Last year life felt as though I was in a tunnel with no flashlight, clueless about my surroundings, absolutely no sense of direction, and just needed to survive. As expected, when stuck in such a place, I stumbled, tripped, and collected several bruises, but I was not scared. Worried, perhaps, and sleepless most of the time, but never scared. After months of hard work, putting in the hours of research, therapy, and plain old courage to feel my way through the darkness.
If you recall, earlier this year I promised myself that 2019 would be my year to set things right. It is almost October and if do a quick evaluation, I didn’t quite clean up as well as I expected, but there were some unexpected turns in the road that made things really exciting, incredibly frustrating, and risky. Nevertheless, I am no longer afraid to leave the house and socialise, can stomach being rejected by literary agents, believe in my skills, and am open to new adventures (well, as long as I don’t break another shoulder). So here I am, facing my last quarter of 2019 and pulling out the big guns, so to speak.

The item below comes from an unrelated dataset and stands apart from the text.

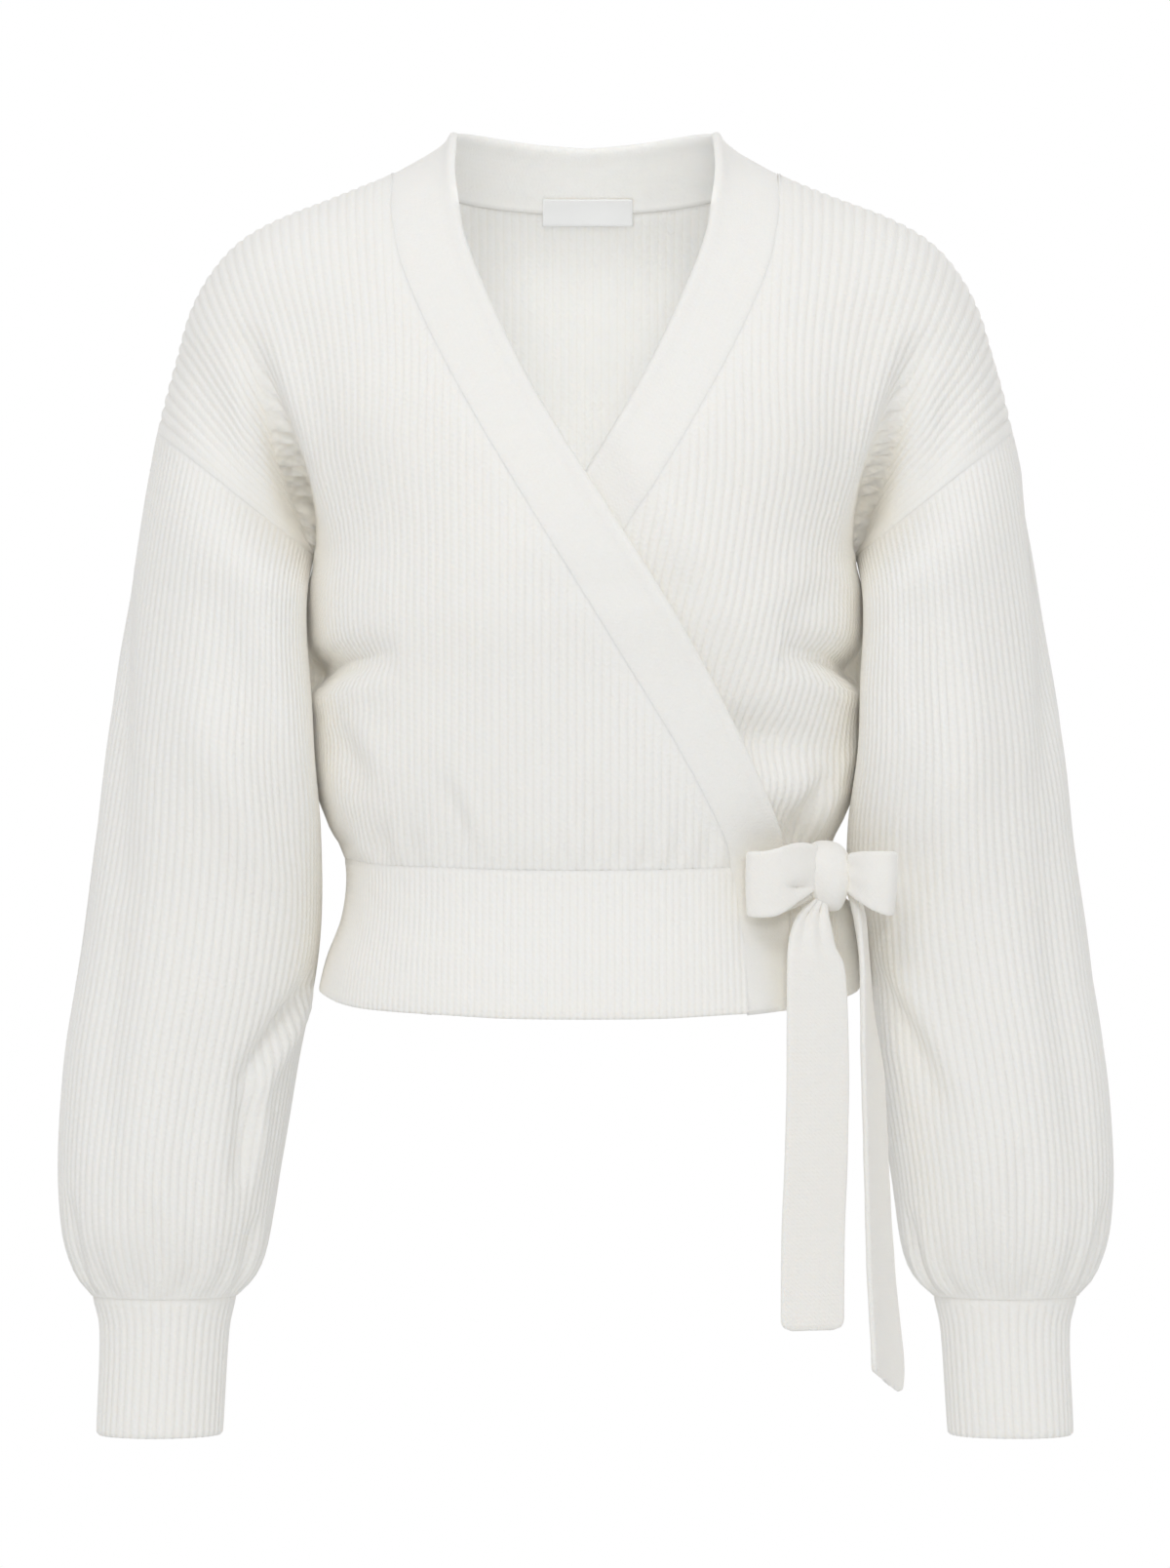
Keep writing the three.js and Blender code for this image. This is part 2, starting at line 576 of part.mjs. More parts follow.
add('back_waistband', waistbandWall('back', () => spread(-1, 1, 22), 1), RIB_KNIT);
add('right_front_waistband', frontWaistband(1), RIB_KNIT);
add('left_front_waistband', frontWaistband(-1, tuckUnder), RIB_KNIT);

// ---------------------------------------------------------------- band

const BAND_ACROSS = spread(0, 1, 3);

function frontBandRow({ edgeX, edgeZ, seamX, seamZ }, i, side) {
  return BAND_ACROSS.map((share) => {
    const x = side * mix(seamX, edgeX, share);
    const z = mix(seamZ, edgeZ, share);
    return i < BAND_STEPS ? facePoint('front', x, z) : new THREE.Vector3(x, MID_Y, z);
  });
}

function backNeckRow(turn) {
  const angle = Math.PI * turn;
  const seamX = -NECK_SEAM_X * Math.cos(angle);
  const seam = facePoint('back', seamX, backNeckZ(seamX));
  const edge = new THREE.Vector3(
    -NECK_EDGE_X * Math.cos(angle),
    MID_Y + NECK_EDGE_BACK * Math.sin(angle),
    NECK_EDGE_Z - NECK_EDGE_DIP * Math.sin(angle));
  return BAND_ACROSS.map((share) => seam.clone().lerp(edge, share));
}

const frontRows = bandStations.map((station, i) => frontBandRow(station, i, 1));
const neckRows = spread(0, 1, 12).slice(1).map(backNeckRow);
const longBand = [...frontRows, ...neckRows];

function bandSeams(side, rows) {
  return (i, j, point) => {
    const planes = i === rows.length - 1 ? [ACROSS_MIDDLE] : [];
    if (j > 0) return planes;
    return [...planes, i < BAND_STEPS ? acrossBandSeam(point.z, side) : ACROSS_WAIST];
  };
}

add('right_front_and_neck_band',
  wall(longBand, insetSkin(longBand, BAND_WALL, { seamPlanes: bandSeams(1, longBand) })),
  PLAIN_KNIT);

// The left front's own band ends at the left shoulder, where it is sewn to the long one.
const shortBand = bandStations.map((station, i) => frontBandRow(station, i, -1).map(
  (point) => (i < BAND_STEPS ? tuckUnder(point) : point.setY(MID_Y - SEAM_GAP))));
const shortBandInset = { seamPlanes: bandSeams(-1, shortBand), flip: -1 };
add('left_front_band', wall(shortBand, insetSkin(shortBand, BAND_WALL, shortBandInset)), PLAIN_KNIT);

// ---------------------------------------------------------------- sleeves and cuffs

const AROUND = 20;
const CUFF_ROWS = [0, 0.12, 0.25, 1];
const SLEEVE_ROWS = [0.0015, 0.06, 0.14, 0.23, 0.33, 0.43, 0.54, 0.65, 0.75, 0.84, 0.91, 0.955,
  0.985, 1];

function placeOnSleeve(at, turn) {
  return new THREE.Vector3(at, TURN_REACH * turn, 0);
}

// How far the sleeve's folds take it in at one place on it.
function sleeveFolds(at, turn) {
  return SLEEVE_FOLDS.reduce((sum, { fromAt, fromTurn, toAt, toTurn, reach, depth }) => sum
    + trough(placeOnSleeve(at, turn), placeOnSleeve(fromAt, fromTurn),
      placeOnSleeve(toAt, toTurn), reach, depth), 0);
}

function armSkin(table, rows, sideways, foldedIn = () => 0) {
  return rows.map((at) => {
    const read = (column) => along(table, 'at', at, column);
    const middle = new THREE.Vector3(
      (read('outerX') + read('innerX')) / 2, MID_Y - read('forward'),
      (read('outerZ') + read('innerZ')) / 2);
    const half = new THREE.Vector3(
      (read('outerX') - read('innerX')) / 2, 0, (read('outerZ') - read('innerZ')) / 2);
    return Array.from({ length: AROUND }, (_, i) => {
      const angle = (2 * Math.PI * i) / AROUND;
      const left = 1 - foldedIn(at, 360 * (i / AROUND)) / read('depth');
      const point = middle.clone().addScaledVector(half, left * Math.cos(angle));
      point.y -= left * read('depth') * Math.sin(angle);
      point.x *= sideways;
      return point;
    });
  });
}

for (const [name, sideways] of [['right', -1], ['left', 1]]) {
  const sleeve = armSkin(SLEEVE, SLEEVE_ROWS, sideways, sleeveFolds);
  const cuff = armSkin(CUFF, CUFF_ROWS, sideways);
  const sleeveSeams = (i) => {
    if (i === 0) return [acrossArmhole(sideways)];
    return i === SLEEVE_ROWS.length - 1 ? [ACROSS_WAIST] : [];
  };
  const cuffSeams = (i) => (i === 0 ? [ACROSS_WAIST] : []);
  const options = { closed: true, flip: sideways };
  add(`${name}_sleeve`,
    wall(sleeve, insetSkin(sleeve, RIB_WALL, { ...options, seamPlanes: sleeveSeams }), true),
    RIB_KNIT);
  add(`${name}_cuff`,
    wall(cuff, insetSkin(cuff, BAND_WALL, { ...options, seamPlanes: cuffSeams }), true),
    RIB_KNIT);
}

// ---------------------------------------------------------------- label

const LABEL = { middleX: 2, width: 52, top: -4, bottom: -17.5 };
const LABEL_STAND = RIB_WALL + 1.2;   // the label hangs this far inside the back's outer skin

const labelSkin = spread(LABEL.top, LABEL.bottom, 2).map((z) => spread(-0.5, 0.5, 4).map(
  (share) => facePoint('back', LABEL.middleX + share * LABEL.width, z, LABEL_STAND)));
add('neck_label', wall(labelSkin, insetSkin(labelSkin, LABEL_WALL)), LABEL_WEAVE);

// ---------------------------------------------------------------- ties and bow

// A strap through stations. Each has its middle, its half width, and the direction of its
// width as a turn about the vertical and a tilt from level, both in degrees.
const STRAP_ACROSS = spread(-1, 1, 2);

function strap(stations) {
  const skin = stations.map(({ x, y, z, half, turn, tilt }) => {
    const level = Math.cos(THREE.MathUtils.degToRad(tilt));
    const width = new THREE.Vector3(
      level * Math.cos(THREE.MathUtils.degToRad(turn)),
      level * Math.sin(THREE.MathUtils.degToRad(turn)),
      Math.sin(THREE.MathUtils.degToRad(tilt)));
    return STRAP_ACROSS.map((share) => new THREE.Vector3(x, y, z)
      .addScaledVector(width, share * half));
  });
  return wall(insetSkin(skin, -TIE_WALL / 2), insetSkin(skin, TIE_WALL / 2));
}

const KNOT = { x: 137, y: -70, z: -382, wide: 17, deep: 17, tall: 31 };

function knotSolid() {
  const geometry = new THREE.SphereGeometry(0.5, 14, 10);
  geometry.scale(KNOT.wide, KNOT.deep, KNOT.tall);
  geometry.translate(KNOT.x, KNOT.y, KNOT.z);
  return geometry;
}

const FRONT_LOOP = [
  { x: 128.5, y: -80.5, z: -383, half: 8, turn: 0, tilt: 90 },
  { x: 121, y: -88, z: -384, half: 13, turn: 0, tilt: 90 },
  { x: 110, y: -94.5, z: -386, half: 17, turn: 0, tilt: 90 },
  { x: 98, y: -97, z: -387, half: 17.5, turn: 0, tilt: 90 },
  { x: 90.5, y: -95, z: -387, half: 17.5, turn: 0, tilt: 90 },
  { x: 89, y: -90.5, z: -387, half: 17.5, turn: 0, tilt: 90 },
  { x: 93, y: -87.5, z: -387, half: 17, turn: 0, tilt: 90 },
  { x: 104, y: -84, z: -386, half: 15.5, turn: 0, tilt: 90 },
  { x: 114, y: -79.5, z: -384, half: 12, turn: 0, tilt: 90 },
  { x: 125, y: -73.5, z: -383, half: 8, turn: 0, tilt: 90 },
];
const SIDE_LOOP = [
  { x: 144.5, y: -80, z: -383, half: 8, turn: 0, tilt: 90 },
  { x: 150, y: -88, z: -384, half: 14, turn: 0, tilt: 90 },
  { x: 158, y: -94, z: -384, half: 17, turn: 0, tilt: 90 },
  { x: 165, y: -93, z: -384, half: 17.5, turn: 0, tilt: 90 },
  { x: 167.5, y: -87, z: -384, half: 17.5, turn: 0, tilt: 90 },
  { x: 163.5, y: -80, z: -384, half: 17, turn: 0, tilt: 90 },
  { x: 156, y: -75, z: -384, half: 13, turn: 0, tilt: 90 },
  { x: 148.5, y: -71, z: -383, half: 8, turn: 0, tilt: 90 },
];
const FRONT_TAIL = [
  { x: 131, y: -78.5, z: -399.5, half: 6, turn: 15, tilt: 0 },
  { x: 127, y: -84, z: -409, half: 11, turn: 18, tilt: 0 },
  { x: 124, y: -89, z: -424, half: 15.5, turn: 18, tilt: 0 },
  { x: 123, y: -91, z: -445, half: 18, turn: 16, tilt: 0 },
  { x: 122.5, y: -90.5, z: -490, half: 18, turn: 14, tilt: 0 },
  { x: 122, y: -89, z: -550, half: 18, turn: 12, tilt: 0 },
  { x: 121.5, y: -88, z: -618, half: 18, turn: 10, tilt: 0 },
  { x: 121.5, y: -88, z: -625, half: 15.5, turn: 10, tilt: 0 },
];
const SIDE_TAIL = [
  { x: 146, y: -66, z: -396, half: 6, turn: 80, tilt: 0 },
  { x: 149.5, y: -64, z: -408, half: 11, turn: 80, tilt: 0 },
  { x: 152, y: -62, z: -428, half: 16, turn: 82, tilt: 0 },
  { x: 153, y: -60, z: -460, half: 18, turn: 80, tilt: 0 },
  { x: 153.5, y: -59, z: -505, half: 18, turn: 74, tilt: 0 },
  { x: 156.5, y: -59, z: -555, half: 18, turn: 69, tilt: 0 },
  { x: 161, y: -59, z: -605, half: 18, turn: 63, tilt: -6 },
  { x: 163, y: -59, z: -650, half: 18, turn: 59, tilt: -16 },
  { x: 162, y: -62, z: -661, half: 13, turn: 59, tilt: -24 },
];
const FRONT_TIE = [
  { x: 118.5, y: -59, z: -386, half: 16, turn: 0, tilt: 90 },
  { x: 122, y: -62, z: -384.5, half: 12, turn: 0, tilt: 90 },
  { x: 126.5, y: -65.5, z: -383, half: 8, turn: 0, tilt: 90 },
];
const SIDE_TIE = [
  { x: 135.2, y: 1, z: -386, half: 16, turn: 0, tilt: 90 },
  { x: 136.6, y: -18, z: -385.5, half: 15, turn: 0, tilt: 90 },
  { x: 137.5, y: -38, z: -384.5, half: 13, turn: 0, tilt: 90 },
  { x: 139, y: -58, z: -383, half: 8, turn: 0, tilt: 90 },
];

add('tie_knot', knotSolid(), TIE_KNIT);
add('front_tie', strap(FRONT_TIE), TIE_KNIT);
add('side_tie', strap(SIDE_TIE), TIE_KNIT);
add('front_loop', strap(FRONT_LOOP), TIE_KNIT);
add('side_loop', strap(SIDE_LOOP), TIE_KNIT);
add('front_tail', strap(FRONT_TAIL), TIE_KNIT);
add('side_tail', strap(SIDE_TAIL), TIE_KNIT);

export default cardigan;
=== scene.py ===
# %% [markdown]
# # A rib-knit wrap cardigan
# The real thing is knitted in panels, linked together, and then brushed. Here it keeps the form
# that a wearer gives it, with nobody inside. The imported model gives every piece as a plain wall.
# This lesson replaces each wall with a knitted shell of nearly the same form, with ribs, bands,
# folds and a bow.

import json
import math

import bmesh
import bpy
import numpy as np
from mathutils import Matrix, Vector

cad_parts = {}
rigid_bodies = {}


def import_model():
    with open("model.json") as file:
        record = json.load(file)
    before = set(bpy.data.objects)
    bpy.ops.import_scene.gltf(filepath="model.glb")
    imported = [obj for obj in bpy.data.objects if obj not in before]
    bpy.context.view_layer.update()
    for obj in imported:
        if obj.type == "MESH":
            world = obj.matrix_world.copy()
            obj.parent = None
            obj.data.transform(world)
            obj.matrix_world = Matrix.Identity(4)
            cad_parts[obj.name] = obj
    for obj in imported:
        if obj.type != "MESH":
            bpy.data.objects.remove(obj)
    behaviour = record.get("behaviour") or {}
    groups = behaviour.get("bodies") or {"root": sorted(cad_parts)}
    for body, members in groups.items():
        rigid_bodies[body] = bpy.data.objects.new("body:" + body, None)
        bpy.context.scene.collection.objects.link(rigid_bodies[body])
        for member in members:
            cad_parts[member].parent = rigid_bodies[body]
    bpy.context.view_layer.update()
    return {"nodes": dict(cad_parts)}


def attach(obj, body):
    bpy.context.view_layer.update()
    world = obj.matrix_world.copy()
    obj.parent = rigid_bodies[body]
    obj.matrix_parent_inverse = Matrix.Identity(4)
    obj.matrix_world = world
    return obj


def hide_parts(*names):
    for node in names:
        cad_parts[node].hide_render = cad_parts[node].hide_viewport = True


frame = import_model()
MM = 0.001                      # the cells work in millimetres and store metres


def add_object(name, data):
    thing = bpy.data.objects.new(name, data)
    bpy.context.scene.collection.objects.link(thing)
    return thing


print("pieces in the frame:", len(frame["nodes"]))

# %% [markdown]
# ## The camera first
# A garment hung at eye level and taken from well back keeps its proportions, so the camera
# stands 3.2 m in front, level with the middle of the cardigan, on a long lens.

# %% Camera
VIEW_DISTANCE = 3200
VIEW_LEVEL = -331.6
VIEW_HEIGHT = 868.3             # what the picture takes in, at the middle of the garment
SENSOR = 36

lens_data = bpy.data.cameras.new("studio_camera")
lens_data.sensor_fit = "VERTICAL"
lens_data.sensor_height = SENSOR
lens_data.lens = SENSOR * VIEW_DISTANCE / VIEW_HEIGHT
camera = add_object("studio_camera", lens_data)
camera.location = (0, -VIEW_DISTANCE * MM, VIEW_LEVEL * MM)
camera.rotation_euler = (math.pi / 2, 0, 0)
bpy.context.scene.camera = camera
print("lens, mm:", round(lens_data.lens, 1))

# %% [markdown]
# ## Sizes of the garment
# A pattern maker keeps a size chart. These tables are that chart: a row for each level, and a
# smooth curve is read between the rows. They are close to the sizes of the walls in the frame.
# The largest difference is the inner edge of each sleeve, which is swept further forward here,
# so that it closes on the body.

# %% Size chart
MID_Y = 4                       # the plane of the shoulder seams and the side seams
LAP = 1.2                       # how far a panel's edge runs under the band that finishes it
UNDERLAP = 7.0                  # how far the left front lies inside the right front
NECK_SEAM = (106, 7)            # where the band crosses the shoulder: across, up
NECK_EDGE = (72, 30)            # where its free edge does
NECK_EDGE_BACK = 46             # how far back that edge goes behind the neck
COLLAR_HOLLOW = 3.6             # how far the collar curves in at the shoulder
COLLAR_SWEEP, COLLAR_DROP = 29, 20      # its free edge comes this far forward in this drop
BACK_NECK_Z = -8
ARM_DEPTH, ARM_RADIUS = 56, 43
UNDERARM_Z = -205
UNDERARM_AT = 0.478             # the row that ends at the underarm
WAIST_Z, WAIST_SIDE_Z = -378, -372      # at the middle and at the side seams
HEM_Z, HEM_SIDE_Z = -457.7, -446
KNIT_HALF = 258                 # half a row of knitting, laid flat


def chart(columns, *rows):
    return dict(zip(columns.split(), np.array(rows, float).T))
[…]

Mood swings? Oh yes, and now I can’t even blame it on menopause anymore! But my therapist and two other medical friends re-assure me that considering what Life had the courtesy of dragging me through in the past years, it is a wonder I didn’t crack earlier.
Faith has pulled me through the darkest moments. And continues to do so in the most amazing ways. Am I still in the obnoxiously toxic tunnel? No, not at all, but I am not exactly Maria on the Austrian Alps singing The Hills Are Alive either! Huge progress has been made, and if truth be told, I am proud of what I have achieved thus far, but there is still a very long road to trudge. So let’s say that I am now in a poorly lit corridor, still clueless about what lies ahead, but at least I know now where I am headed!